» **WRITTEN TASK**: Write out exactly the lines between the line containing "Continue the FreeCAD" and the line containing "outline of a", including both of those lines, and nothing more.

» **MATERIAL SHOWN**:
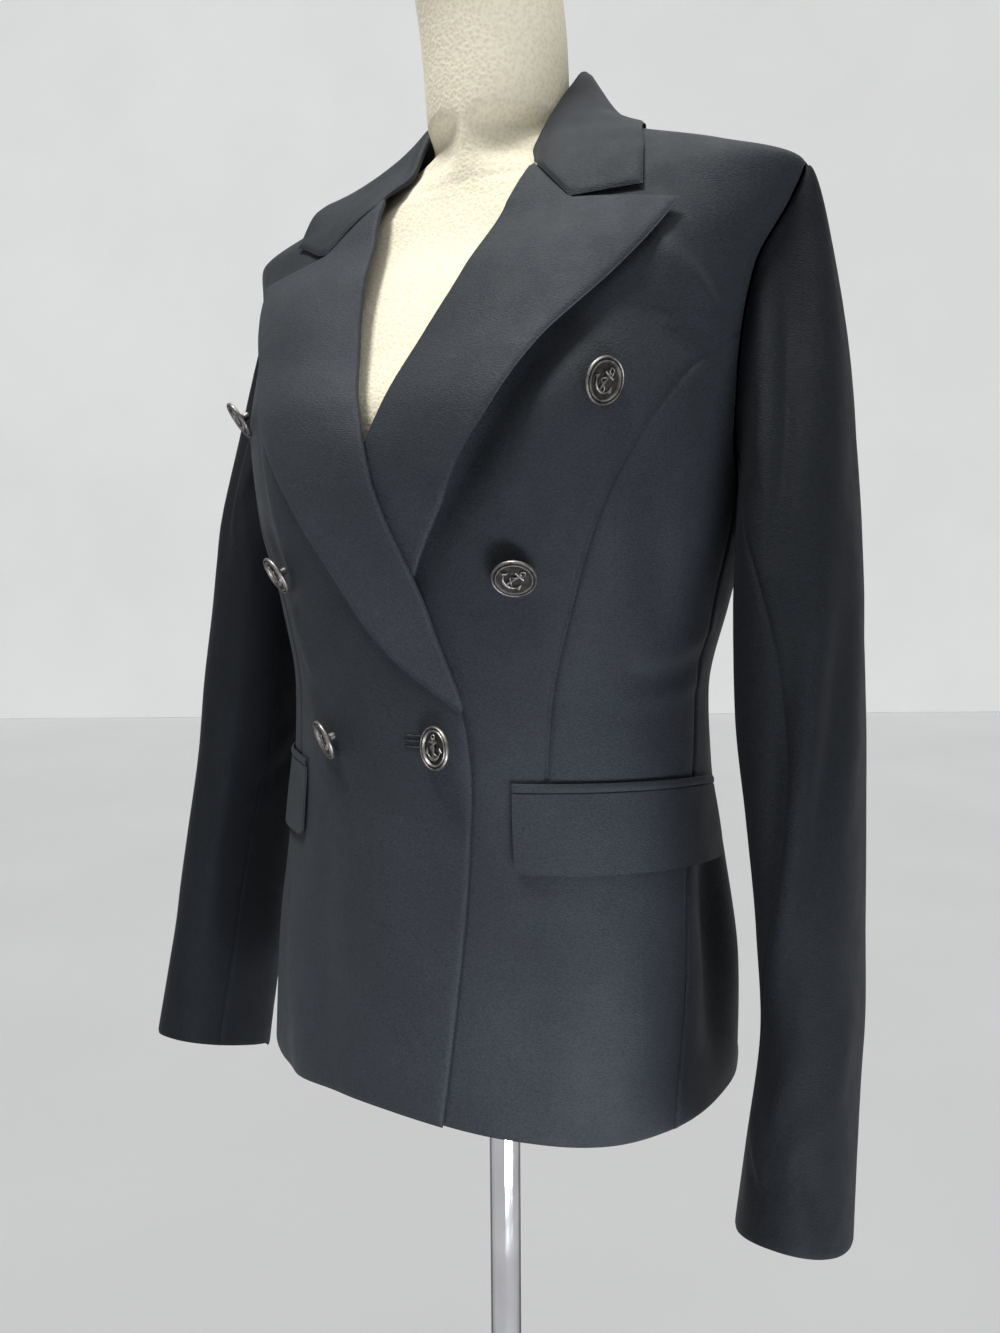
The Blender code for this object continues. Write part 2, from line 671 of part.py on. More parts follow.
def lapel_surface(on_top):
    """The lapel over its front: u is the share from the roll line, v the share up from the break."""
    grid, shares, along = lapel_grid()

    def at(u, v):
        rows = np.interp(v, along, np.arange(len(along)))
        columns = np.interp(u, shares, np.arange(len(shares)))
        r = np.clip(np.floor(rows).astype(int), 0, len(along) - 2)
        c = np.clip(np.floor(columns).astype(int), 0, len(shares) - 2)
        fr, fc = (rows - r)[..., None], (columns - c)[..., None]
        low = grid[c, r] * (1 - fc) + grid[c + 1, r] * fc
        high = grid[c, r + 1] * (1 - fc) + grid[c + 1, r + 1] * fc
        return low * (1 - fr) + high * fr

    def surface(u, v):
        flat = at(u, v)
        reach, height = flat[..., 0], flat[..., 1]
        lift = CLOTH + LAPEL_REST + LAPEL_LIFT_EDGE * np.sin(np.pi / 2 * np.clip(u, 0, 1)) * v
        if on_top:
            lift = lift + overlap_lift(reach, height)
        return lifted(angle_at(reach, height), height, lift)

    return surface, shares, along


def inner_by_normals(outer, thickness):
    """The wall's other face, from normals averaged on the grid itself."""
    along_u = np.gradient(outer, axis=0)
    along_v = np.gradient(outer, axis=1)
    normal = np.cross(along_u, along_v)
    return outer - normal / np.linalg.norm(normal, axis=-1, keepdims=True) * thickness


def make_lapels(look):
    for side, on_top in (("left", False), ("right", True)):
        surface, shares, along = lapel_surface(on_top)
        u, v = np.meshgrid(shares, along, indexing="ij")
        outer = surface(u, v)
        shell(f"{side}_lapel", outer, inner_by_normals(outer, CLOTH), look, mirror=on_top)


def clear_of_shoulders(points, clearance, strength):
    """Points nearer the torso than the clearance are moved out to it, by a share of the way."""

    def outside(p):
        height = np.clip(p[..., 2], SECTIONS[0].height, NECK_SIDE)
        front = p[..., 1] < 0
        depth = np.where(
            front, smooth(SECTIONS, "front_depth", height), smooth(SECTIONS, "back_depth", height)
        )
        power = smooth(SECTIONS, "front_power", height)
        across = np.abs(p[..., 0]) / smooth(SECTIONS, "half_width", height)
        size = (across**power + (np.abs(p[..., 1]) / depth) ** power) ** (1 / power)
        return size - 1 + 25 * np.maximum(p[..., 2] - NECK_SIDE, 0.0)

    moved = points.copy()
    for _ in range(6):
        value = outside(moved)
        slope = np.stack(
            [
                (outside(moved + step) - outside(moved - step)) / (2 * DERIVATIVE)
                for step in np.eye(3) * DERIVATIVE
            ],
            axis=-1,
        )
        size = np.linalg.norm(slope, axis=-1)
        need = np.maximum(clearance - value / size, 0.0) * strength
        moved = moved + slope / size[..., None] * need[..., None] * 0.8
    return moved


def collar_station(share):
    """(fold, edge) of the collar at signed shares: 0 is the nape, 1 the wearer's left end."""
    side = np.where(share < 0, -1.0, 1.0)
    at = np.abs(share)
    fold = np.stack([smooth(COLLAR, f"fold_{axis}", at) for axis in "xyz"], axis=-1)
    edge = np.stack([smooth(COLLAR, f"edge_{axis}", at) for axis in "xyz"], axis=-1)
    fold[..., 0] *= side
    edge[..., 0] *= side
    return fold, edge


def collar_end(share):
    """The collar's front end, along the gorge to the notch and on to its corner."""
    places = (0.0, 0.42, 1.0)
    corner = COLLAR[-1]
    reach = np.interp(share, places, (0.0549, NOTCH_REACH + 0.0001, corner.edge_x))
    height = np.interp(share, places, (GORGE_HEIGHT + 0.0006, NOTCH_HEIGHT + 0.0007, corner.edge_z))
    return lifted(angle_at(reach, height), height, CLOTH + LAPEL_REST + 0.0012 * share)


FOLD_TURNS = (180.0, 120.0, 60.0)
COLLAR_FALL = (0.08, 0.24, 0.42, 0.70, 1.0)
COLLAR_STATIONS = 31
FOLD_DROP = 0.004


def collar_columns(shares):
    """Across the collar at some shares: behind the fold, over it and down to the edge."""
    fold, edge = collar_station(shares)
    out = edge - fold
    out[:, 2] = 0
    out /= np.linalg.norm(out, axis=1, keepdims=True)
    near_end = ease(np.abs(shares), 0.80, 1.0)[:, None]
    radius = FOLD_RADIUS * (1 - 0.55 * near_end)
    up = np.array([0.0, 0.0, 1.0])
    centre = fold - up * radius
    columns = [centre - out * radius - up * FOLD_DROP * (1 - 0.8 * near_end)]
    for turn in np.radians(FOLD_TURNS):
        columns.append(centre + radius * (out * math.cos(turn) + up * math.sin(turn)))
    for fall in COLLAR_FALL:
        point = fold * (1 - fall) + edge * fall
        columns.append(point + out * radius * (1 - fall))
    return np.stack(columns), fold


def collar_rows(shares):
    """The collar's outer face, its front ends brought onto the gorge and the notch."""
    grid, _ = collar_columns(shares)
    tips, folds = collar_columns(np.array([1.0, -1.0]))
    bends = len(FOLD_TURNS) + 1
    falls = np.array((0.0,) * bends + COLLAR_FALL)
    ends = collar_end(falls)[:, None] * np.array([(1, 1, 1), (-1, 1, 1)])[None]
    ends[:bends] += tips[:bends] - folds[None]
    side = (shares < 0).astype(int)
    weight = ease(np.abs(shares), 0.78, 1.0)[None, :, None]
    return grid + weight * (ends - tips)[:, side]


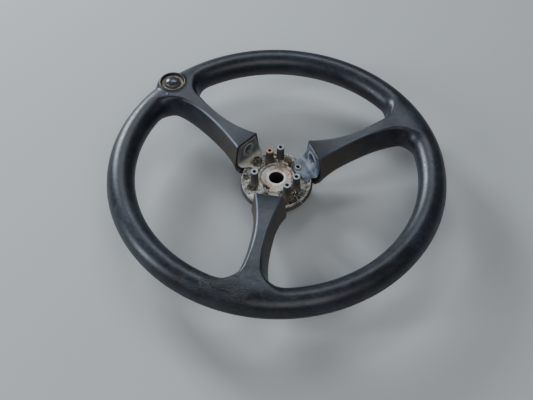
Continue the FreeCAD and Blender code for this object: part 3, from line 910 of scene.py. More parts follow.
@dataclass(frozen=True)
class SpokeForm:
    """The outline of a spoke, as half widths and heights along its reach, mm."""

    start: float = 49.5
    top_waist: float = 5.6
    top_hub: float = 16.6
    top_rim: float = 13.0
    top_waist_at: float = 113.0
    belly_waist: float = 13.2
    belly_hub: float = 21.6
    belly_waist_at: float = 98.0
    belly_flare: float = 5.0
    top_end: float = 160.0
    belly_end: float = 150.0
    valley: float = 75.0
    valley_crown: float = 10.5
    hub_rise: float = 2.0
    rim_rise: float = 5.8
    belly_depth: float = 7.5
    belly_fall: float = 17.5
    keel_depth: float = 13.5
    keel_fall: float = 20.5
    fall_power: float = 1.8
    flank: tuple[float, float] = (0.60, 0.52)
    tuck: tuple[float, float] = (0.84, 0.72)
    belly_swell: float = 1.02
    keel_width: float = 0.42

    def top(self, reach: float) -> float:
        """Half width of the top face.

        Args:
            reach: Distance from the wheel's axis.

        Returns:
            The half width, mm.
        """
        if reach < self.top_waist_at:
            share = (self.top_waist_at - reach) / (self.top_waist_at - self.start)
            return self.top_waist + (self.top_hub - self.top_waist) * share ** 2
        share = (reach - self.top_waist_at) / (self.top_end - self.top_waist_at)
        return self.top_waist + (self.top_rim - self.top_waist) * share ** 2

    def belly(self, reach: float) -> float:
        """Half width at the widest.

        Args:
            reach: Distance from the wheel's axis.

        Returns:
            The half width, mm.
        """
        if reach < self.belly_waist_at:
            share = (self.belly_waist_at - reach) / (self.belly_waist_at - self.start)
            return self.belly_waist + (self.belly_hub - self.belly_waist) * share ** 3
        share = (reach - self.belly_waist_at) / (self.belly_end - self.belly_waist_at)
        return self.belly_waist + self.belly_flare * share ** 3

    def crown(self, reach: float) -> float:
        """Height of the top face over the rim's plane.

        Args:
            reach: Distance from the wheel's axis.

        Returns:
            The height, mm.
        """
        if reach < self.valley:
            share = (self.valley - reach) / (self.valley - self.start)
            return self.valley_crown + self.hub_rise * share ** 2
        turn = math.radians(90) * min(1, (reach - self.valley) / self.valley)
        return self.valley_crown + self.rim_rise * math.sin(turn) ** 2

    def fall(self, reach: float) -> float:
        """Share of the underside's fall from the rim to the hub."""
        return ((RIM - reach) / (RIM - self.start)) ** self.fall_power

    def point(self, reach: float, across: float, row: int) -> tuple[float, float]:
        """A point of the section.

        Args:
            reach: Distance from the wheel's axis.
            across: From -1 to 1, side to side.
            row: 0 at the top face, 2 at the belly, 4 at the keel.

        Returns:
            (sideways, height) in mm, height over the rim's plane.
        """
        top, belly, crown = self.top(reach), self.belly(reach), self.crown(reach)
        middle = -self.belly_depth - self.belly_fall * self.fall(reach)
        keel = -self.keel_depth - self.keel_fall * self.fall(reach)
        rows = [
            (top, crown),
            (top + (belly - top) * self.flank[0], crown + (middle - crown) * self.flank[1]),
            (belly * self.belly_swell, middle),
            (belly * self.tuck[0], middle + (keel - middle) * self.tuck[1]),
            (belly * self.keel_width, keel),
        ]
        width, height = rows[row]
        return across * width, height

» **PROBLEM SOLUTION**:
Continue the FreeCAD and Blender code for this object: part 3, from line 910 of scene.py. More parts follow.
@dataclass(frozen=True)
class SpokeForm:
    """The outline of a spoke, as half widths and heights along its reach, mm."""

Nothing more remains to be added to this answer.